## Exercise prompt
Your task is to repeat the listing exactly.
---+---
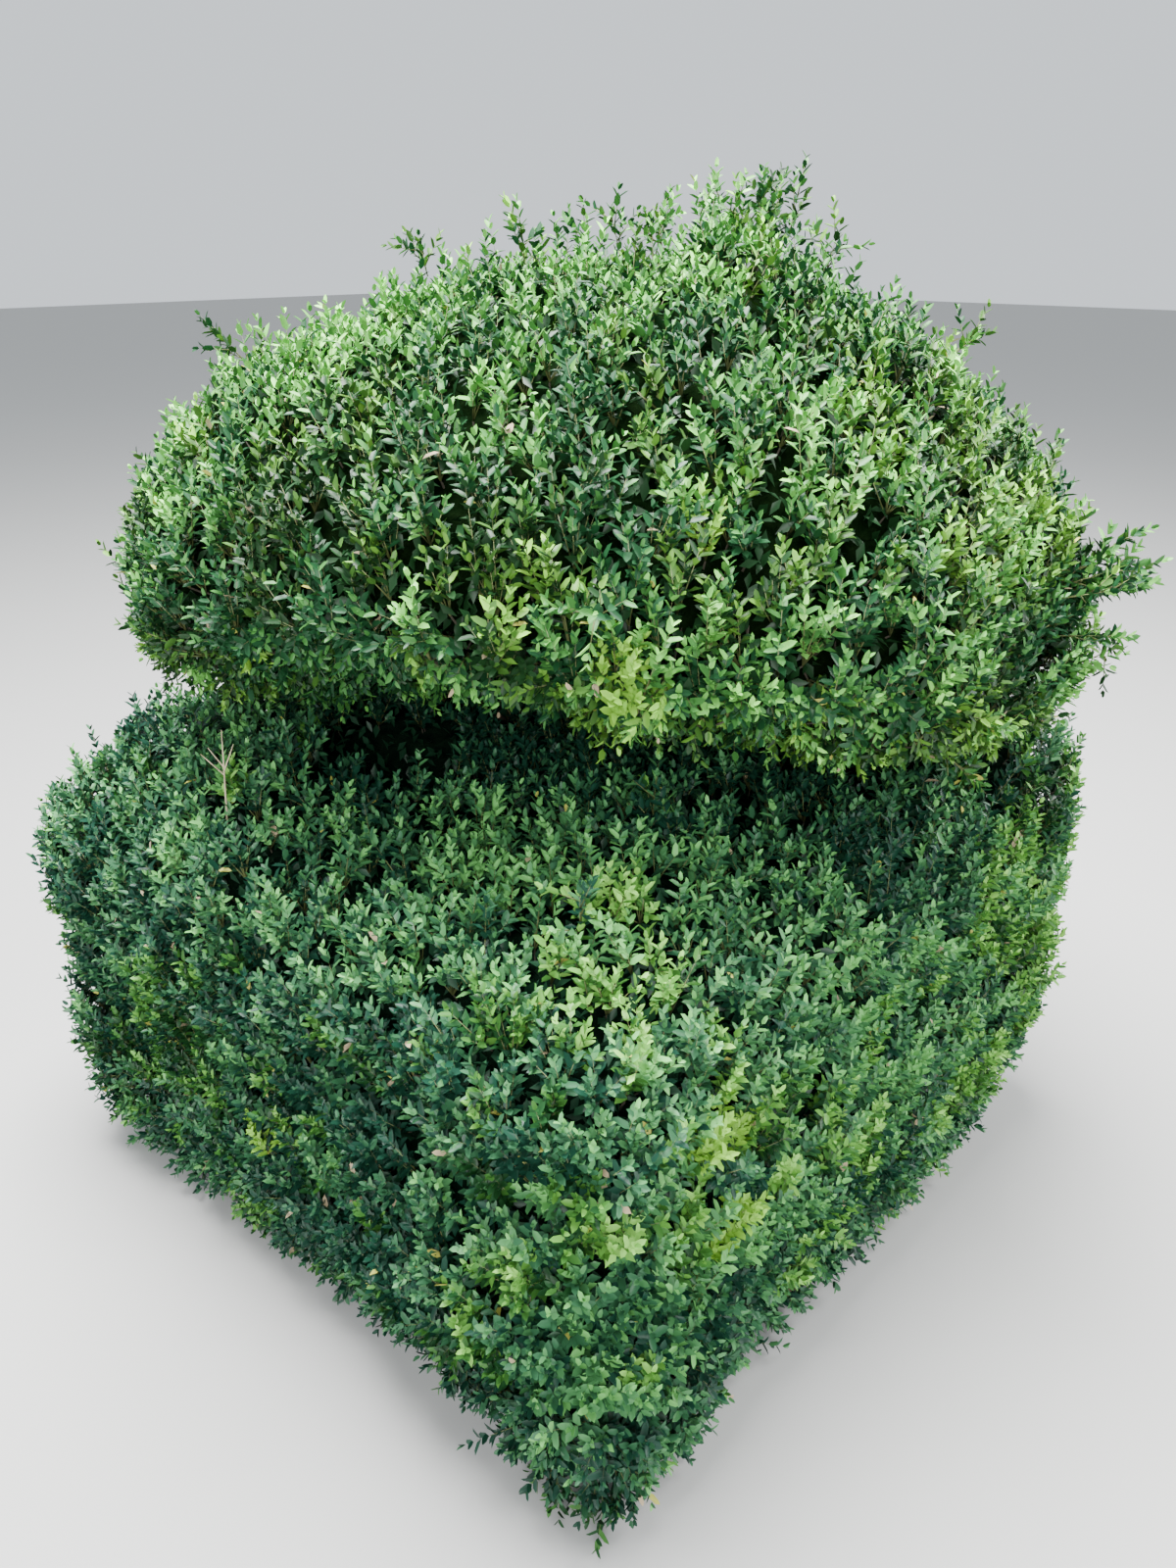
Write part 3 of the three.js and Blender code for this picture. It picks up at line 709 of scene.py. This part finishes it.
def mottling_group():
    """Patches of two colours with a fine rough surface, on Object coordinates."""
    group = bpy.data.node_groups.new("mottling", "ShaderNodeTree")
    sockets = [
        ("Dark", "INPUT", "Color"), ("Light", "INPUT", "Color"), ("Scale", "INPUT", "Float"),
        ("Stretch", "INPUT", "Vector"), ("Color", "OUTPUT", "Color"), ("Height", "OUTPUT", "Float"),
    ]
    for name, direction, kind in sockets:
        group.interface.new_socket(name, in_out=direction, socket_type=f"NodeSocket{kind}")
    nodes = group.nodes
    link = group.links.new
    given = nodes.new("NodeGroupInput")
    result = nodes.new("NodeGroupOutput")
    place = nodes.new("ShaderNodeTexCoord")
    stretch = nodes.new("ShaderNodeVectorMath")
    stretch.operation = "MULTIPLY"
    grain = nodes.new("ShaderNodeTexNoise")
    grain.inputs["Detail"].default_value = 6
    grain.inputs["Roughness"].default_value = 0.65
    contrast = nodes.new("ShaderNodeMapRange")
    contrast.inputs["From Min"].default_value = 0.35
    contrast.inputs["From Max"].default_value = 0.65
    blend = nodes.new("ShaderNodeMix")
    blend.data_type = "RGBA"
    link(place.outputs["Object"], stretch.inputs[0])
    link(given.outputs["Stretch"], stretch.inputs[1])
    link(stretch.outputs["Vector"], grain.inputs["Vector"])
    link(given.outputs["Scale"], grain.inputs["Scale"])
    link(grain.outputs["Fac"], contrast.inputs["Value"])
    link(contrast.outputs["Result"], blend.inputs["Factor"])
    link(given.outputs["Dark"], blend.inputs["A"])
    link(given.outputs["Light"], blend.inputs["B"])
    link(blend.outputs["Result"], result.inputs["Color"])
    link(grain.outputs["Fac"], result.inputs["Height"])
    return group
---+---
## Exercise output
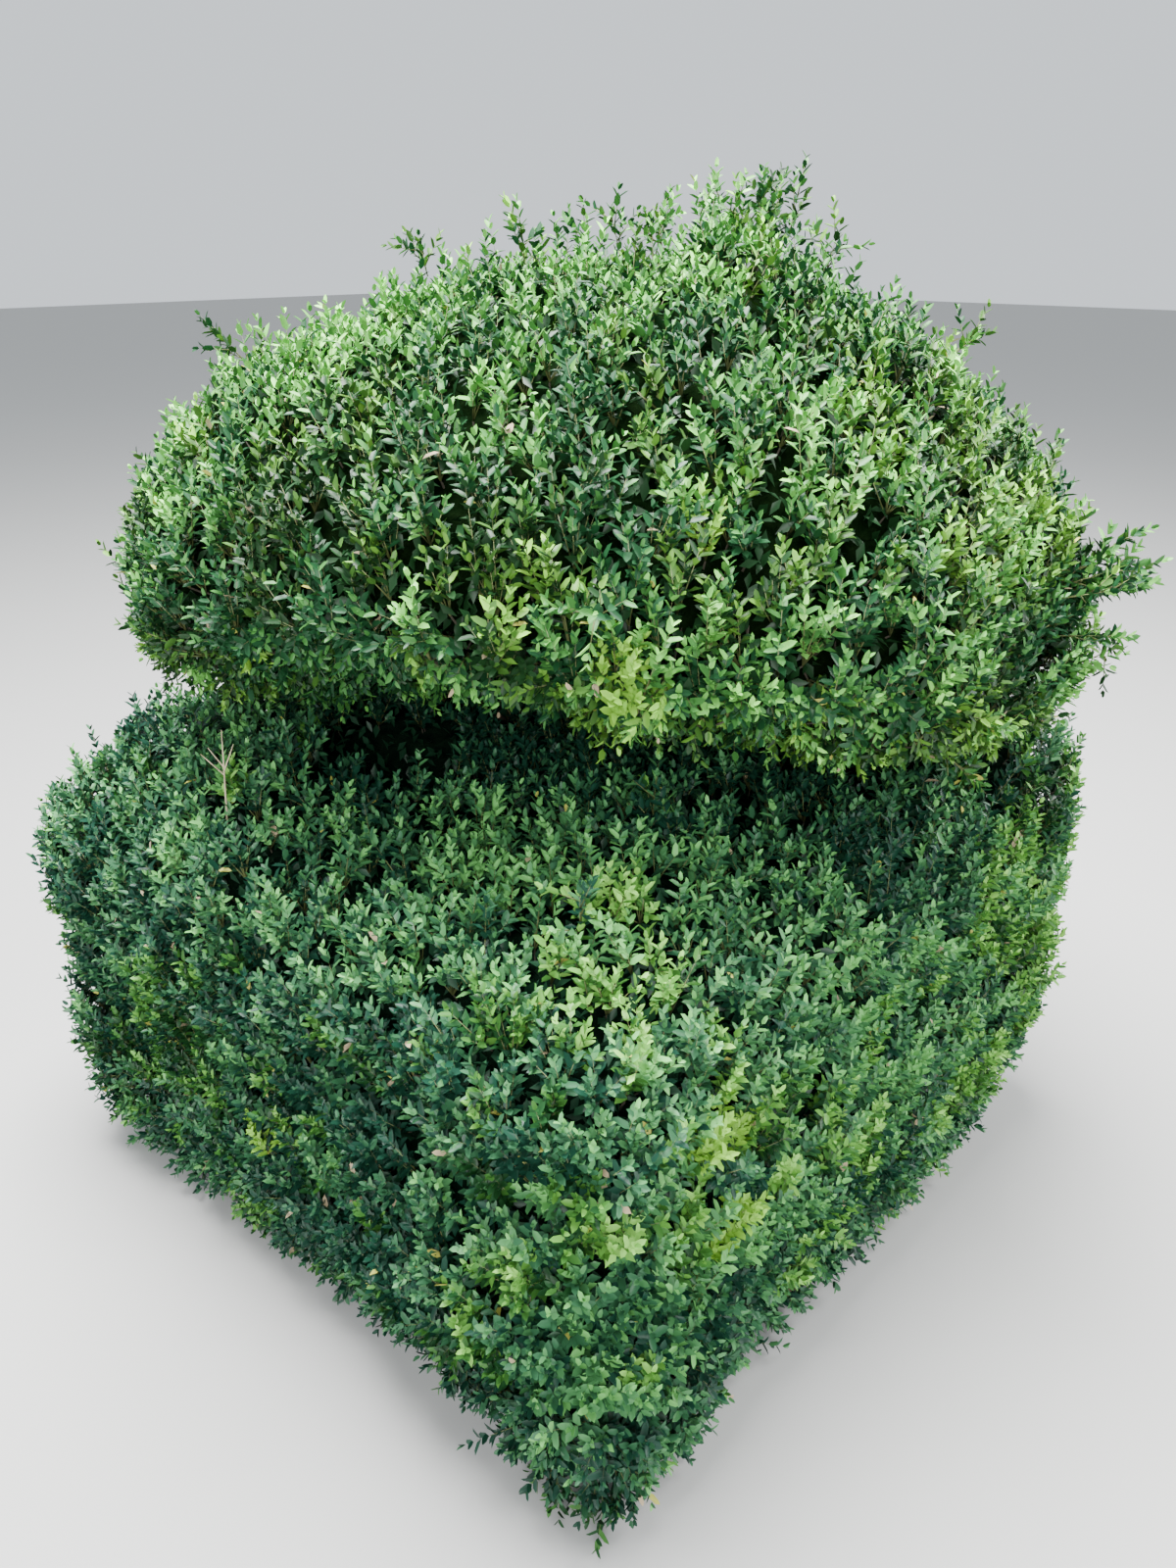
Write part 3 of the three.js and Blender code for this picture. It picks up at line 709 of scene.py. This part finishes it.
def mottling_group():
    """Patches of two colours with a fine rough surface, on Object coordinates."""
    group = bpy.data.node_groups.new("mottling", "ShaderNodeTree")
    sockets = [
        ("Dark", "INPUT", "Color"), ("Light", "INPUT", "Color"), ("Scale", "INPUT", "Float"),
        ("Stretch", "INPUT", "Vector"), ("Color", "OUTPUT", "Color"), ("Height", "OUTPUT", "Float"),
    ]
    for name, direction, kind in sockets:
        group.interface.new_socket(name, in_out=direction, socket_type=f"NodeSocket{kind}")
    nodes = group.nodes
    link = group.links.new
    given = nodes.new("NodeGroupInput")
    result = nodes.new("NodeGroupOutput")
    place = nodes.new("ShaderNodeTexCoord")
    stretch = nodes.new("ShaderNodeVectorMath")
    stretch.operation = "MULTIPLY"
    grain = nodes.new("ShaderNodeTexNoise")
    grain.inputs["Detail"].default_value = 6
    grain.inputs["Roughness"].default_value = 0.65
    contrast = nodes.new("ShaderNodeMapRange")
    contrast.inputs["From Min"].default_value = 0.35
    contrast.inputs["From Max"].default_value = 0.65
    blend = nodes.new("ShaderNodeMix")
    blend.data_type = "RGBA"
    link(place.outputs["Object"], stretch.inputs[0])
    link(given.outputs["Stretch"], stretch.inputs[1])
    link(stretch.outputs["Vector"], grain.inputs["Vector"])
    link(given.outputs["Scale"], grain.inputs["Scale"])
    link(grain.outputs["Fac"], contrast.inputs["Value"])
    link(contrast.outputs["Result"], blend.inputs["Factor"])
    link(given.outputs["Dark"], blend.inputs["A"])
    link(given.outputs["Light"], blend.inputs["B"])
    link(blend.outputs["Result"], result.inputs["Color"])
    link(grain.outputs["Fac"], result.inputs["Height"])
    return group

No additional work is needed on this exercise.